[Source excerpt start]
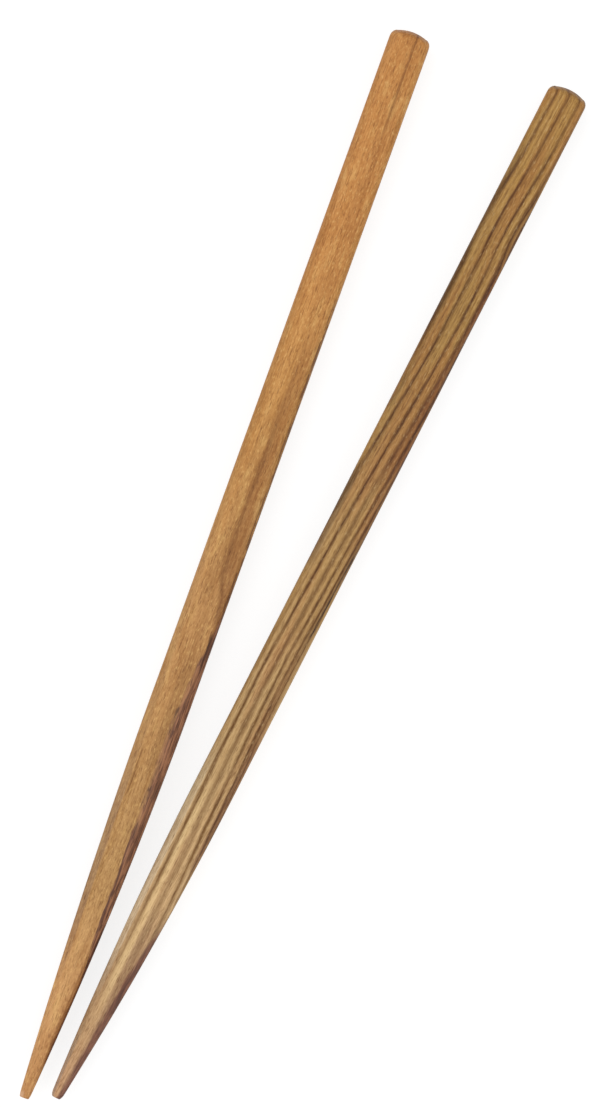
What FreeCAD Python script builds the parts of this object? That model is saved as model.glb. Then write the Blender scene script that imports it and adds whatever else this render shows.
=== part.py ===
"""A pair of wooden chopsticks lying on a table, in millimetres, +Z up.

Each stick is one solid, built along its own Z axis from the tip to the butt and then laid down:
a tapered tip with four planed facets, a straight handle with softened corners, and a domed butt.
The two sticks lie in a narrow V with their tips together, towards -Y.
"""
import FreeCAD, Part
import math
import os

import Sketcher
from FreeCAD import Placement, Rotation, Vector

# Driving dimensions: millimetres, and degrees for the angle
DIMENSIONS = {
    # Left stick
    "left_length": 230.3,
    "left_tip_width": 2.25,
    "left_handle_width": 8.48,
    "left_taper_length": 86.0,
    "left_shoulder_bevel": 1.60,
    "left_tip_drift": 0.69,
    # Right stick
    "right_length": 229.7,
    "right_tip_width": 2.40,
    "right_handle_width": 8.50,
    "right_taper_length": 71.0,
    "right_shoulder_bevel": 1.35,
    "right_tip_drift": 0.14,
    # Sizes that both sticks share
    "thickness": 8.40,
    "tip_bevel": 0.55,
    "tip_softness": 0.32,
    "shoulder_softness": 0.80,
    "handle_bevel": 1.10,
    "handle_softness": 1.50,
    "runout_length": 22.0,
    "dome_radius": 8.6,
    "butt_rounding": 1.65,
    "tip_rounding": 0.25,
    # How the pair lies
    "spread_angle": 7.16,
    "tip_spacing": 5.90,
    "tip_stagger": 2.60,
}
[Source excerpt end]
» Required work: Take the listing above and set it down exactly.

» Expected answer:
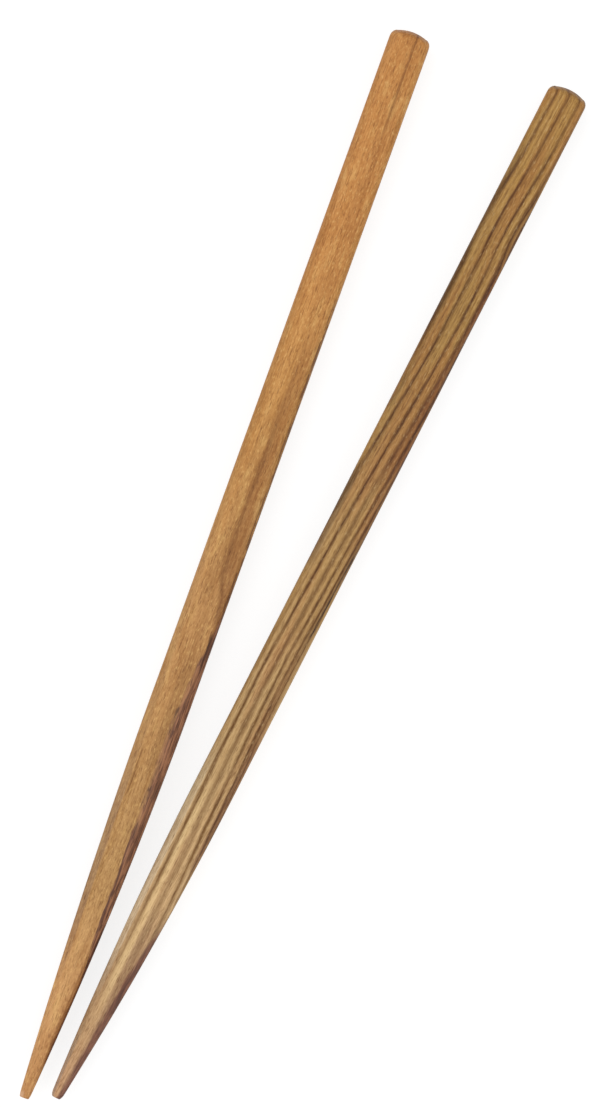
What FreeCAD Python script builds the parts of this object? That model is saved as model.glb. Then write the Blender scene script that imports it and adds whatever else this render shows.
=== part.py ===
"""A pair of wooden chopsticks lying on a table, in millimetres, +Z up.

Each stick is one solid, built along its own Z axis from the tip to the butt and then laid down:
a tapered tip with four planed facets, a straight handle with softened corners, and a domed butt.
The two sticks lie in a narrow V with their tips together, towards -Y.
"""
import FreeCAD, Part
import math
import os

import Sketcher
from FreeCAD import Placement, Rotation, Vector

# Driving dimensions: millimetres, and degrees for the angle
DIMENSIONS = {
    # Left stick
    "left_length": 230.3,
    "left_tip_width": 2.25,
    "left_handle_width": 8.48,
    "left_taper_length": 86.0,
    "left_shoulder_bevel": 1.60,
    "left_tip_drift": 0.69,
    # Right stick
    "right_length": 229.7,
    "right_tip_width": 2.40,
    "right_handle_width": 8.50,
    "right_taper_length": 71.0,
    "right_shoulder_bevel": 1.35,
    "right_tip_drift": 0.14,
    # Sizes that both sticks share
    "thickness": 8.40,
    "tip_bevel": 0.55,
    "tip_softness": 0.32,
    "shoulder_softness": 0.80,
    "handle_bevel": 1.10,
    "handle_softness": 1.50,
    "runout_length": 22.0,
    "dome_radius": 8.6,
    "butt_rounding": 1.65,
    "tip_rounding": 0.25,
    # How the pair lies
    "spread_angle": 7.16,
    "tip_spacing": 5.90,
    "tip_stagger": 2.60,
}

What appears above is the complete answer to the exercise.